Sense and Sensibility - Joanna Trollope
Synopsis: From Joanna Trollope, one of the most insightful chroniclers of family life writing fiction today, comes a contemporary retelling of Sense and Sensibility, Jane Austen’s classic novel of love, money, and two very different sisters. . .
With her sparkling wit, Joanna Trollope casts a clever, satirical eye on the tales of Elinor and Marianne Dashwood.
My take: Sparkling it ain't. Imagine this: you're trapped on a bus. An airhead blathers a synopsis of the original novel while dropping a few contemporary references now and again in a pathetic attempt to make it relevant. Slashing my wrists with plastic spoon would have been a merciful ending, but it went on way longer than that. To be honest, I tried to forget this book about two minutes after finishing it. My advice: don't bother.
Eligible: A modern retelling of Pride and Prejudice – Curtis Sittenfeld
Synopsis: Wonderfully tender and hilariously funny, Eligible tackles gender, class, courtship, and family as Curtis Sittenfeld reaffirms herself as one of the most dazzling authors writing today.

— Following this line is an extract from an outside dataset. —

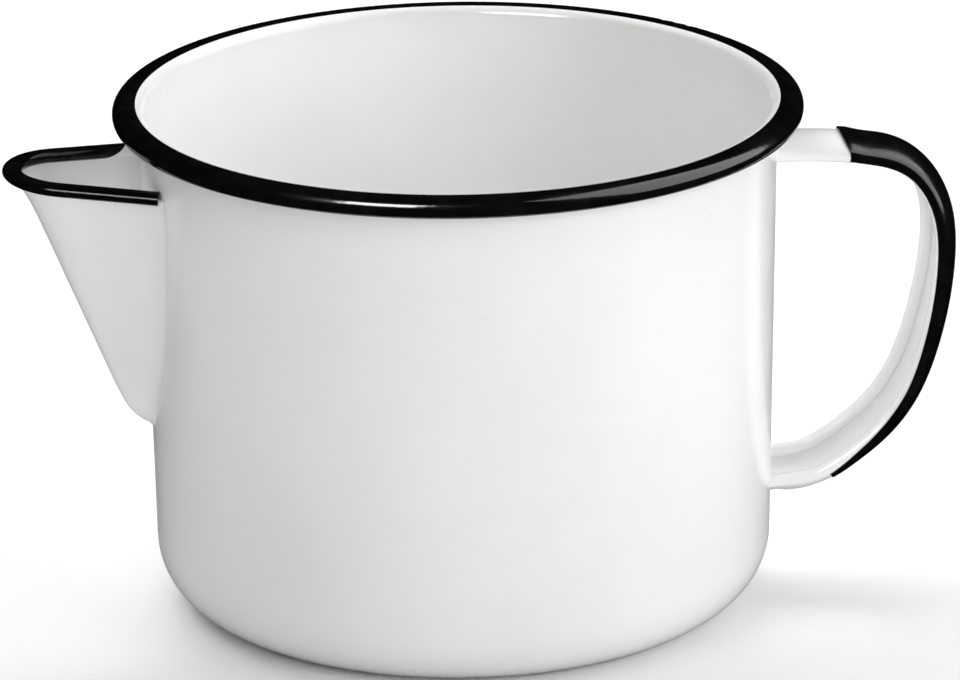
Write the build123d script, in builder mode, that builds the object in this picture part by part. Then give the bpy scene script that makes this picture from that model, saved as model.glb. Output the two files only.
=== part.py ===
from build123d import *
import math
import os

# Enamelled steel melting pot: a drawn body with a rolled rim, a pressed pouring spout
# on -X and a strap handle on +X.  Millimetres, +Z up, origin on the pot's axis at the base.

# ---- body and rim ----------------------------------------------------------------------
height = 115.0              # base to the top of the rolled rim
rim_radius = 76.0           # outermost radius of the rolled rim
top_radius = 70.3           # outside of the wall just under the rim
low_radius = 68.6           # outside of the wall just above the bottom corner
corner_radius = 15.0        # outside radius between wall and base
wall = 1.2                  # steel sheet with its enamel
roll_radius = 2.18          # outside radius of the rolled edge
trim_start_angle = 100.0    # where the black enamel starts over the roll, from straight out
curl_end_angle = -150.0     # where the rolled edge ends underneath, from straight out

# ---- pouring opening in the wall, behind the spout ----------------------------------------
opening_width = 26.0
opening_low = 52.0
opening_high = 96.0

# ---- spout: rounded V sections, widest at the mouth, running down to a keel on the wall --------
spout_wall = 1.1            # spout sheet with its enamel
spout_root = 62.0           # the blank starts inside the pot's wall
spout_foot = 42.8           # lowest section
inside_foot = 46.0          # lowest section of the hollow
spout_steps = 9             # sections below the mouth
section_top = 92.0          # highest level section
mouth_height = 100.7        # mouth plane at the wall
mouth_reach = 99.1          # outside of the sheet at the tip
mouth_tilt = 3.5            # the mouth rises towards the tip, degrees
keel_height = 60.0          # a point on the straight leading edge
keel_reach = 80.2
keel_lean = 0.40            # leading edge: outward run for each unit of height
keel_turn_in = 51.0         # below this the leading edge curves in to the wall
keel_turn_rate = 0.060
keel_flare_out = 90.0       # above this it flares out to the lip
keel_flare_rate = 0.010
nose_low, nose_high = 2.5, 13.8     # rounding of the tip, foot and mouth
nose_least = 1.25           # smallest rounding inside the tip
side_low, side_high = 3.0, 19.2     # half width at the wall, foot and mouth
side_fullness = 2.8         # how early the sides reach their full width
flare_low, flare_high = 1.5, 4.0    # blend of the sides into the wall
flare_inside = 0.6
flare_growth = 3.0          # the blend is full at a third of the height
flare_bite = 0.1            # part of the blend that runs into the wall
lip_half_width = 2.2        # rolled lip, across
lip_half_height = 1.5       # rolled lip, up and down
lip_end = 67.9              # radius at which the lip stops, short of the wall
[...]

This version of the Bennet family—and Mr. Darcy—is one that you have and haven’t met before: Liz is a magazine writer in her late thirties who, like her yoga instructor older sister, Jane, lives in New York City. When their father has a health scare, they return to their childhood home in Cincinnati to help—and discover that the sprawling Tudor they grew up in is crumbling and the family is in disarray.
My take: Not gonna lie: I loved this book. I was already a fan of Curtis Sittenfeld after reading Prep and American Wife. Eligible makes me want to read more of her novels. Sittenfeld didn't make one mistake in her rendering of this classic.
Unlike the other two novels, Sittenfeld captured the essence of Jane Austen and then made it relevant to the the twenty-first century. It was like eating a fresh croissant instead of a stale loaf of bread. Although in general, you know how the various couples must end up together, it's an interesting journey with some real surprises to get you there. Read this book!
If you are going to read one Jane Austen knock-off this year, Eligible is the one. You won't regret it.